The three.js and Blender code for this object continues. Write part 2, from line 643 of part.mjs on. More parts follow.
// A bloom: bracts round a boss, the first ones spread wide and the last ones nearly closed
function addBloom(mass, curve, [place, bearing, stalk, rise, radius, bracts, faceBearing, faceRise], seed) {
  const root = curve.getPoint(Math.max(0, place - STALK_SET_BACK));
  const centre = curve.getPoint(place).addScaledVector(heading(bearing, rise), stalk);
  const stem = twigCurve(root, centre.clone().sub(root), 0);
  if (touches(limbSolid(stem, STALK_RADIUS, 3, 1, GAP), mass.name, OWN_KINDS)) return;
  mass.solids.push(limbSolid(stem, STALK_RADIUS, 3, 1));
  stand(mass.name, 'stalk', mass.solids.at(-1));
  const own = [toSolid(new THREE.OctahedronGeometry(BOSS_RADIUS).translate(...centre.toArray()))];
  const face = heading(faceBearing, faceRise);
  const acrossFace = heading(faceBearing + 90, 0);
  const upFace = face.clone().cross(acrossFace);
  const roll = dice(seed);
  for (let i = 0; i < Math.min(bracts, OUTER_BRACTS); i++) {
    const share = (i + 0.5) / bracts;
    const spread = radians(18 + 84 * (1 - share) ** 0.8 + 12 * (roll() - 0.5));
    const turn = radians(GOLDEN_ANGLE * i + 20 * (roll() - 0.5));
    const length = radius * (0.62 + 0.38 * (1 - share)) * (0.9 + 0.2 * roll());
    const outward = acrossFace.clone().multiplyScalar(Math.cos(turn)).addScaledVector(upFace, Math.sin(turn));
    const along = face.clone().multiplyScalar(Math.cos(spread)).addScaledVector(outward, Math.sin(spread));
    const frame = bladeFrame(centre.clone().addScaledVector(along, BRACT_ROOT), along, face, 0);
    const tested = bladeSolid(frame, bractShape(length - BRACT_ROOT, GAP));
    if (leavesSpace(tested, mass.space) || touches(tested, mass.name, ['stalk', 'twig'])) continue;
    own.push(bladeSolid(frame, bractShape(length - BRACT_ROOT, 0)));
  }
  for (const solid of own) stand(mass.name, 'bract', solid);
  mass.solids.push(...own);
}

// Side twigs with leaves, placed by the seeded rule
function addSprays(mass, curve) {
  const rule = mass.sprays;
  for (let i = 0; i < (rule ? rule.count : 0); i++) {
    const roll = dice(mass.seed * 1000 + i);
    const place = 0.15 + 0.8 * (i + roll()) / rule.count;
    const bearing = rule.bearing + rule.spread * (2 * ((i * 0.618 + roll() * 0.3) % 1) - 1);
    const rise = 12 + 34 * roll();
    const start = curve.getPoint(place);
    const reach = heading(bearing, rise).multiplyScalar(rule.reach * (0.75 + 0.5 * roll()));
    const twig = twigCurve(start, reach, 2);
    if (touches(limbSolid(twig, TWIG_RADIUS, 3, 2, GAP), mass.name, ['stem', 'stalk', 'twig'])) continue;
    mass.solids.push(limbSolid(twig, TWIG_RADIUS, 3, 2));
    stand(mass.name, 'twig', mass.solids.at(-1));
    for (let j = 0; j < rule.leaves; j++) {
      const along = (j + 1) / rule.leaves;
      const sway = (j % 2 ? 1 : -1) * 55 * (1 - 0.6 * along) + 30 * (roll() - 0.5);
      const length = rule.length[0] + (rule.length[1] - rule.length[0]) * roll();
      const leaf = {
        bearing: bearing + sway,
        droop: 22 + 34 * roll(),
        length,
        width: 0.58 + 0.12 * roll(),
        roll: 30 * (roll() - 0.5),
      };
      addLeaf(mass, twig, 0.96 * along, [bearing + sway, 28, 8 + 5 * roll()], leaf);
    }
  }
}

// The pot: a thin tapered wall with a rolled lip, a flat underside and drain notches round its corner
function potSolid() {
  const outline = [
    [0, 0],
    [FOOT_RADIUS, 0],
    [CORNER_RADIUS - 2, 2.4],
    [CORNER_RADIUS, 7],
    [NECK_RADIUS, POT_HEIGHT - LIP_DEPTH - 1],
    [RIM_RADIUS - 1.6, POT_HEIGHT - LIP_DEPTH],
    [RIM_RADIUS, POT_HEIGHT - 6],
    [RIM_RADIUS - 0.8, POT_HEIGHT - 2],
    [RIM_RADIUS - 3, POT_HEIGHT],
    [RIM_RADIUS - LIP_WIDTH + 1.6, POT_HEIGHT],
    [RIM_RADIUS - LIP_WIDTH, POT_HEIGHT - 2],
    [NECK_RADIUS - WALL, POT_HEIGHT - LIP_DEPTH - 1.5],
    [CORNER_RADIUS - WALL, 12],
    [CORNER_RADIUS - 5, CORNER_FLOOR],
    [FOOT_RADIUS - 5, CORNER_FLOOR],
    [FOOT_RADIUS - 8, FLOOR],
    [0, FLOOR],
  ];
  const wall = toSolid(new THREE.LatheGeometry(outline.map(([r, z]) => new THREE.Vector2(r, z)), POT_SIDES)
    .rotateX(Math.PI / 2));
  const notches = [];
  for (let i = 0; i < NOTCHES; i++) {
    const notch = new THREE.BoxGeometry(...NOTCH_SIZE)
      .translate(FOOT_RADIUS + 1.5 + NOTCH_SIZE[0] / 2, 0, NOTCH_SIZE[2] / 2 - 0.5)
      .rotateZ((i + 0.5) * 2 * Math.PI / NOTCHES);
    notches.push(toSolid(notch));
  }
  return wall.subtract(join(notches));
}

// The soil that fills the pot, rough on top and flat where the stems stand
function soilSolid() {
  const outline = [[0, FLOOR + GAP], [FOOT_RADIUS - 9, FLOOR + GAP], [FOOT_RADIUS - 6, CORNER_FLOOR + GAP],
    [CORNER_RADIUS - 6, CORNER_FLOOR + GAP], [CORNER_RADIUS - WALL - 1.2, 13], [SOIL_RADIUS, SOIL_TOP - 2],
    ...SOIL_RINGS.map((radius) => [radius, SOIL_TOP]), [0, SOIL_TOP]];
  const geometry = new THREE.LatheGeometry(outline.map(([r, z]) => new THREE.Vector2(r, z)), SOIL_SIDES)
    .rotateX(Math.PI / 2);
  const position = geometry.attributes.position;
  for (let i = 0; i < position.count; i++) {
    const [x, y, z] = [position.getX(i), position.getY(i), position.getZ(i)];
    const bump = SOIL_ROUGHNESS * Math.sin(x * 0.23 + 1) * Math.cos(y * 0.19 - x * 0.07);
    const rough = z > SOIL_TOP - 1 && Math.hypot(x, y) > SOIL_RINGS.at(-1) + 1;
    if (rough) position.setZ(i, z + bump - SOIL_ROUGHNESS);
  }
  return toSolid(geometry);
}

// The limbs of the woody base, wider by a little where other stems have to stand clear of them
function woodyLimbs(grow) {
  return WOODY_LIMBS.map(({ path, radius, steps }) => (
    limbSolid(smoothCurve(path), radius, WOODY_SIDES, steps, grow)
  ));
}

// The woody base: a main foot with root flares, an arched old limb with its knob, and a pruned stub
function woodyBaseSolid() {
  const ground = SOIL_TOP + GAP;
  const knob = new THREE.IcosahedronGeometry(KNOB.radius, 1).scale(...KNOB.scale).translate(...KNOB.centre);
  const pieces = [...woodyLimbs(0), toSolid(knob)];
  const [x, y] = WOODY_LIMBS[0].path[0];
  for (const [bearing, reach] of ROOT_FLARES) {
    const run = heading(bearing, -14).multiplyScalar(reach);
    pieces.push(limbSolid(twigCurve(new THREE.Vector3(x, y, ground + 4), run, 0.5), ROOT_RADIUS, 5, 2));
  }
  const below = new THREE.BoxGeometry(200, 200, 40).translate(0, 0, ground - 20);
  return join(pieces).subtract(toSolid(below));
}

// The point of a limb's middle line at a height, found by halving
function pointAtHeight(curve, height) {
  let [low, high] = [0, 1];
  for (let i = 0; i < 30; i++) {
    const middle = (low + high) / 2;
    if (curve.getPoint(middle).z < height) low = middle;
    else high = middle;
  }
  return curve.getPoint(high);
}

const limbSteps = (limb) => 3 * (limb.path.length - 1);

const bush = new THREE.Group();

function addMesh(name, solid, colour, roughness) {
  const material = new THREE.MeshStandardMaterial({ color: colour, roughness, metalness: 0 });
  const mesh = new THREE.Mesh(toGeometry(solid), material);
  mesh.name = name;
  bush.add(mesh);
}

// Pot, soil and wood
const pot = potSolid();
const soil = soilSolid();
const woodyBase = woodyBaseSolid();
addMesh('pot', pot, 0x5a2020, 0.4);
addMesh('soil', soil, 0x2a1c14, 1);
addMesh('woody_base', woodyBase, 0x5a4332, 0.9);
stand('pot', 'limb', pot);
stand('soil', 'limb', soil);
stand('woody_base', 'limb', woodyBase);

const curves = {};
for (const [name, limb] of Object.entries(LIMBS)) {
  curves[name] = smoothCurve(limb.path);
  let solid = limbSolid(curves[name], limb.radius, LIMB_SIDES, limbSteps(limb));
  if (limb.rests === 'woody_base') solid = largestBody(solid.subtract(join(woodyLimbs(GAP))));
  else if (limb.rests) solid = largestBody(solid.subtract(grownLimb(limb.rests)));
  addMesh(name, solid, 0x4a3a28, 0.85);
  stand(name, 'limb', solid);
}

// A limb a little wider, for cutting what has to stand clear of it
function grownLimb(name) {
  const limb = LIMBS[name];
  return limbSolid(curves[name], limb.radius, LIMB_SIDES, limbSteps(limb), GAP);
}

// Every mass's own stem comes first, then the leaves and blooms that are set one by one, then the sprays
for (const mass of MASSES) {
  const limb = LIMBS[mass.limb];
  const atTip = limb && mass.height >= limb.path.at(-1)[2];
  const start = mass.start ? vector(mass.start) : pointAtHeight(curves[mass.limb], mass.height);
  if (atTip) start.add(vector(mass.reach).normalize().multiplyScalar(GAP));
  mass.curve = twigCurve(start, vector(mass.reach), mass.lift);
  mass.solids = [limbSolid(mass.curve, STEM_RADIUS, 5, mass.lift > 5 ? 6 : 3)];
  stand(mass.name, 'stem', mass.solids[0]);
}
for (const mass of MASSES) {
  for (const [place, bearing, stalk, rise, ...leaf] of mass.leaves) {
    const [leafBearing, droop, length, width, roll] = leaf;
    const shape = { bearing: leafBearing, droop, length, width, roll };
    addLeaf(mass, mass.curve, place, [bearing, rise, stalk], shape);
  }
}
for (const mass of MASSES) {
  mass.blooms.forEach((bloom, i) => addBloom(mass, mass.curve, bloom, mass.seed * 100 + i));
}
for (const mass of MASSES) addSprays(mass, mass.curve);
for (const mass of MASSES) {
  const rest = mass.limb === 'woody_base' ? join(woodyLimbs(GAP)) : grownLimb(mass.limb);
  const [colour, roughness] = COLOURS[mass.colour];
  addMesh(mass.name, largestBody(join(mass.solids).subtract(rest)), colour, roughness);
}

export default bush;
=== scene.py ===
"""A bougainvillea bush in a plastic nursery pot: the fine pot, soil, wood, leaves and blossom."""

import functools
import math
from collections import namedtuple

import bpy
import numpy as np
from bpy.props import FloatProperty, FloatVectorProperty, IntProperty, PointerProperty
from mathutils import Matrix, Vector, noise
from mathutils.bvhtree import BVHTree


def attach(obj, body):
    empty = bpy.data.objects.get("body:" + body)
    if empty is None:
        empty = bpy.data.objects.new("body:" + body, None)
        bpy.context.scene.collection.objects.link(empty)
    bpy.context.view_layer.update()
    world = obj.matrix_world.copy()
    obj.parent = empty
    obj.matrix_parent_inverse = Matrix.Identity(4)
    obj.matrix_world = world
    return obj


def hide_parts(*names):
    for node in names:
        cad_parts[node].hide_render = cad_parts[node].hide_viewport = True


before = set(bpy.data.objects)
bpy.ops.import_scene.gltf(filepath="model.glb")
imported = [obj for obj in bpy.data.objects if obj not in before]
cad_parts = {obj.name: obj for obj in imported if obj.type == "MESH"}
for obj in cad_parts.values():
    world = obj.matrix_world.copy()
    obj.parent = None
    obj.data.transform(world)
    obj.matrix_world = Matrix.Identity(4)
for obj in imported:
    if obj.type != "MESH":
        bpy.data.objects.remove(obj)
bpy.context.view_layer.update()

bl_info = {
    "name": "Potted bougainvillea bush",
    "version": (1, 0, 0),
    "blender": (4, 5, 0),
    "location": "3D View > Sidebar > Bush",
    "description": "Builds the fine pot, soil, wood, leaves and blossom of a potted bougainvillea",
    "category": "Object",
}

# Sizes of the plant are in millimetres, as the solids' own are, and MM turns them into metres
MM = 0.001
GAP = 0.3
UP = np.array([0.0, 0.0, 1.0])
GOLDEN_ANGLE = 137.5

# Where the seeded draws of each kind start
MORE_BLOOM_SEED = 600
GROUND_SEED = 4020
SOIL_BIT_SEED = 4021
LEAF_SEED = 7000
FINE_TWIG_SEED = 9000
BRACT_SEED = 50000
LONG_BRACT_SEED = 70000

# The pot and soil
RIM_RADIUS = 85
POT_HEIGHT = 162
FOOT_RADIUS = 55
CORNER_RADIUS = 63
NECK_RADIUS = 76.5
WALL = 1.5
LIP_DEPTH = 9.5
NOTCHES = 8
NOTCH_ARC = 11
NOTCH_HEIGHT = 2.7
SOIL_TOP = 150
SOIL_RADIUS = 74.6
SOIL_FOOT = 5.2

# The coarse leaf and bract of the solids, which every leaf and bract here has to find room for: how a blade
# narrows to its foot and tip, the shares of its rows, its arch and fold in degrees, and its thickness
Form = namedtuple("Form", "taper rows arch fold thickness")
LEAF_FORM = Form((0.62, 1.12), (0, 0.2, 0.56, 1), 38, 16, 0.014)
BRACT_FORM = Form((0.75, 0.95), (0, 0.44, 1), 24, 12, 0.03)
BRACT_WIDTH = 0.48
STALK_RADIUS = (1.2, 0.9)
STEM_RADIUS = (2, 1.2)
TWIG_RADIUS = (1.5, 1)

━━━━

* **DESCRIPTION OF THE TASK**
Repeat exactly the lines running from the one with "for (const mass of MASSES) addSprays(mass, mass.curve);" through the one with "from collections import namedtuple", both included.

* **WRITTEN REPLY**
for (const mass of MASSES) addSprays(mass, mass.curve);
for (const mass of MASSES) {
  const rest = mass.limb === 'woody_base' ? join(woodyLimbs(GAP)) : grownLimb(mass.limb);
  const [colour, roughness] = COLOURS[mass.colour];
  addMesh(mass.name, largestBody(join(mass.solids).subtract(rest)), colour, roughness);
}

export default bush;
=== scene.py ===
"""A bougainvillea bush in a plastic nursery pot: the fine pot, soil, wood, leaves and blossom."""

import functools
import math
from collections import namedtuple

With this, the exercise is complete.